As I sit here 48 hours before Christmas makes me think back on this odd & strange year we’ve had. I remember thinking last NY Eve that 2020 was going to be a good year, I even made dream collage for what I want to happen in the next 5 years. Then March hit & everything was flipped on its head.
March-May where a blur of days, some dark, some light, I remember when I started going out again with the dog for walks. How weird everyone greeted each other & how empty the buses where around town when I would run errands for us. I remember when we began driving into town to do errands & the parking garage was empty, a ghost town practically.
Then the Summer came & people became less concerned about COVID 19-shops & stores & cafe’s went back to nearly normal business hours. Then Fall came with a vengance as did the surge of cases & in a new lockdown we went. Although this time since it was obligated to wear masks on the bus & in shops people seemed a little less freaked out.
Now, we’re dealing with yet another strain of COVID that’s more infectious and contagious. Makes for a weird year, I think now that they’re preventing flights from Britain to Norway.
This year has made me grateful though for my sweet, dear husband & our silly & rambuctious four legged creature. It’s made me grateful for being able to focus on the Present no matter how hard it may be & most of all to be Grateful. I have never been impressed with flashy, sparkly & expensive things; if I was I would probably be desperate housewife in Connecticut now. But I am Grateful for my stable marriage; we celebrated 10 years this year.

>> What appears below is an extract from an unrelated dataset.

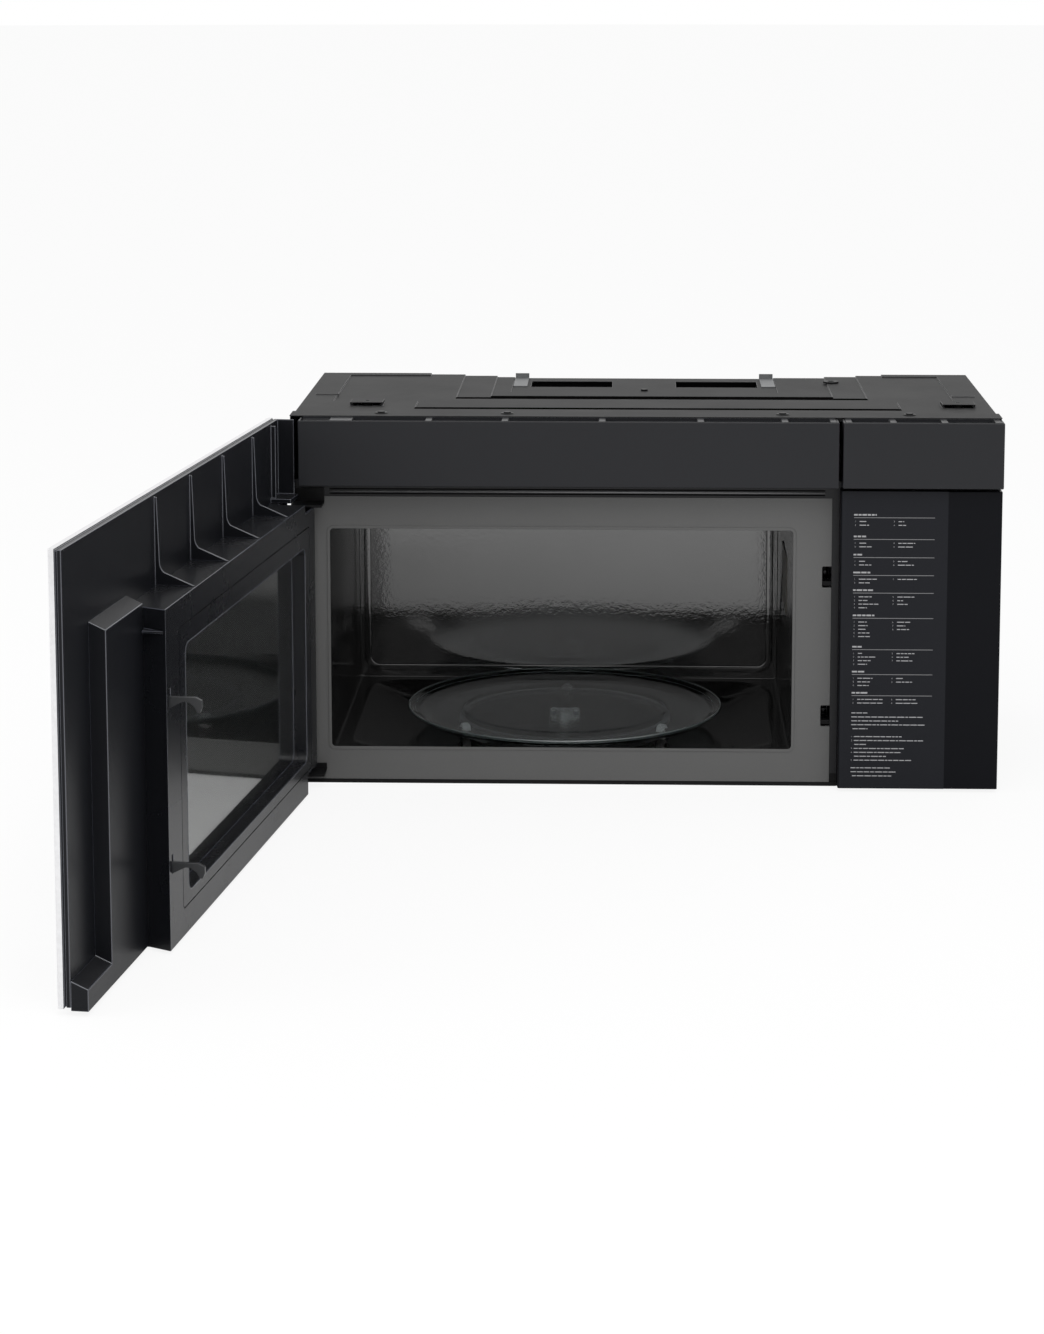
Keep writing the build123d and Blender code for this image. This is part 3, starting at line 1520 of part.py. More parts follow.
def blower_plate():
    """Recessed plate at the top's rear edge with the blower's two outlets."""
    x = (-plate_half_width, plate_half_width)
    z = (outlet_level - 2 * sheet, outlet_level - sheet)
    plate = block(x, (-plate_front, -sheet), z)
    for slot in outlet_slots():
        plate -= slot
    y = (-plate_front - outlet_front) / 2
    return plate - rod_z(0, y, (z[0] - 1, z[1] + 1), screw_radius / 2)


def outlet_brackets():
    """Two folded corner brackets that tie the outlet plate to the rear edge."""
    brackets = []
    level = outlet_level - sheet
    for side in (-1, 1):
        far = side * (plate_half_width - 8.5)
        near = far - side * bracket_width
        x = sorted((far, near))
        bracket = block(x, (-outlet_front, -2), (level, level + 1))
        bracket += block(x, (-3.2, -2), (level, level + 6))
        brackets.append(bracket)
    return Compound(children=brackets)


places = switch_places()

nodes = {
    "outer_wrap": outer_wrap(),
    "rear_panel": rear_panel(),
    "base_pan": base_pan(),
    "inner_deck": inner_deck(),
    "cavity_shell": cavity_shell(),
    "front_plate": front_plate(),
    "gap_strip": gap_strip(),
    "guide_panel": guide_panel(),
    "guide_label": guide_label(),
    "vent_band_left": vent_band(split_left),
    "vent_band_right": vent_band(split_right),
    "vent_comb": vent_comb(),
    "charcoal_filter": charcoal_filter(),
    "hinge_upper": hinge_bracket(upper_hinge_height, -1),
    "hinge_lower": hinge_bracket(lower_hinge_height, 1),
    "turntable_motor": turntable_motor(),
    "turntable_coupler": turntable_coupler(),
    "glass_tray": glass_tray(),
    "roller_ring": roller_ring(),
    "waveguide_cover": waveguide_cover(),
    "waveguide": waveguide(),
    "magnetron": magnetron(),
    "hv_transformer": hv_transformer(),
    "hv_capacitor": hv_capacitor(),
    "fan_housing": fan_housing(),
    "fan_wheel": fan_wheel(),
    "power_board": power_board(),
    "latch_board": latch_board(),
    "interlock_switches": interlock_switches(),
    "lamp_bulbs": lamp_bulbs(),
    "blower_housing": blower_housing(),
    "blower_motor": blower_motor(),
    "blower_rotor": blower_rotor(),
    "blower_plate": blower_plate(),
    "outlet_brackets": outlet_brackets(),
    "top_screws": top_screws(),
    "cord_bushing": cord_bushing(),
    "grease_filter_left": grease_filter(-1),
    "grease_filter_right": grease_filter(1),
    "lamp_cover_left": lamp_cover(-1),
    "lamp_cover_right": lamp_cover(1),
    "door_skin": door_skin(),
    "door_window": door_window(),
    "touch_panel": touch_panel(),
    "door_cover": door_cover(),
    "control_cover": control_cover(),
    "display_board": display_board(),
    "door_frame": door_frame(),
    "choke_cover": choke_cover(),
    "door_mesh": door_mesh(),
    "door_inner_glass": door_inner_glass(),
    "hinge_bushes": hinge_bushes(),
    "latch_lever": latch_lever(),
    "latch_spring": latch_spring(),
}
for number in range(3):
    nodes[f"roller_{number + 1}"] = roller(number)
for place in places:
    nodes[f"plunger_{place[0]}"] = plunger(place)

os.makedirs("parts", exist_ok=True)
for name, part in nodes.items():
    export_step(part, f"parts/{name}.step")
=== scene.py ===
import json
import math
import random

import bmesh
import bpy
from bpy.props import FloatProperty, FloatVectorProperty, IntProperty, PointerProperty
from mathutils import Matrix, Vector


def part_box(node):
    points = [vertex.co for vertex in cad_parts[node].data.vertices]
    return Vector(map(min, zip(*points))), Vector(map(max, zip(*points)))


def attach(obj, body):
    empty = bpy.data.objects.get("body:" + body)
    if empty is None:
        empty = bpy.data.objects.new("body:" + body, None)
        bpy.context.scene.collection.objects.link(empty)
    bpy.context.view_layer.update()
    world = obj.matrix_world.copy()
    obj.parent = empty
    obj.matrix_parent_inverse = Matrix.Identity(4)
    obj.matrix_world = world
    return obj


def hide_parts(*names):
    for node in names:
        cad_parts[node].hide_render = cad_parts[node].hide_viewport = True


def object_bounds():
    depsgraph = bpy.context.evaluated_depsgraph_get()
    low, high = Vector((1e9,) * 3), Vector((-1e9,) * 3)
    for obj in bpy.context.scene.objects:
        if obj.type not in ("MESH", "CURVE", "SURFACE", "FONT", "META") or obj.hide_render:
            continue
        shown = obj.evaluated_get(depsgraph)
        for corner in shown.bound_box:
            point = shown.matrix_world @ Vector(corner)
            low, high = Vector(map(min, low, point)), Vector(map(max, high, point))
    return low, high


bl_info = {
    "name": "Over the range microwave",
    "version": (1, 0, 0),
    "blender": (4, 5, 0),
    "location": "3D View > Sidebar > Microwave",
    "description": "Finishes and fine detail of a wall-hung microwave oven with its door open",
    "category": "Object",
}

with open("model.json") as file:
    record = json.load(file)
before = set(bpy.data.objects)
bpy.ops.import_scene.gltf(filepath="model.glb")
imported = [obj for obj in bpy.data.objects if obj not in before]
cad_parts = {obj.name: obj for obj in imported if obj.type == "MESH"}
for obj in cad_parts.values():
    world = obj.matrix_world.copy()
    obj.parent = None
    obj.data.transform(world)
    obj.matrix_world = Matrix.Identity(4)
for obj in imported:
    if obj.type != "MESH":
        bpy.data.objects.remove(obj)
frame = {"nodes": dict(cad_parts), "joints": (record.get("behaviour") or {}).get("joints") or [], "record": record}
CAD_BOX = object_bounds()
NODES = frame["nodes"]
BODIES = frame["record"]["behaviour"]["bodies"]
BODY_OF = {node: body for body, members in BODIES.items() for node in members}
JOINTS = {joint["name"]: joint for joint in frame["joints"]}
HINGE = Vector(JOINTS["door_hinge"]["pos_m"])
DOOR_ANGLE = math.radians(JOINTS["door_hinge"]["range_deg"][1])
SWING = Matrix.Translation(HINGE) @ Matrix.Rotation(-DOOR_ANGLE, 4, "Z") @ Matrix.Translation(-HINGE)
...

For my close friends who keep me in line when I need it. Who know that I adore my husband & our sweet dog. Even though we may not have the biggest or flashiest of homes, it’s our home & I feel safe in it & that’s what counts. Every night before I go to sleep I think about how grateful I am that no one I know has COVID. That makes me the most grateful, that & learning to be happy in the Present moment, no matter what it may be.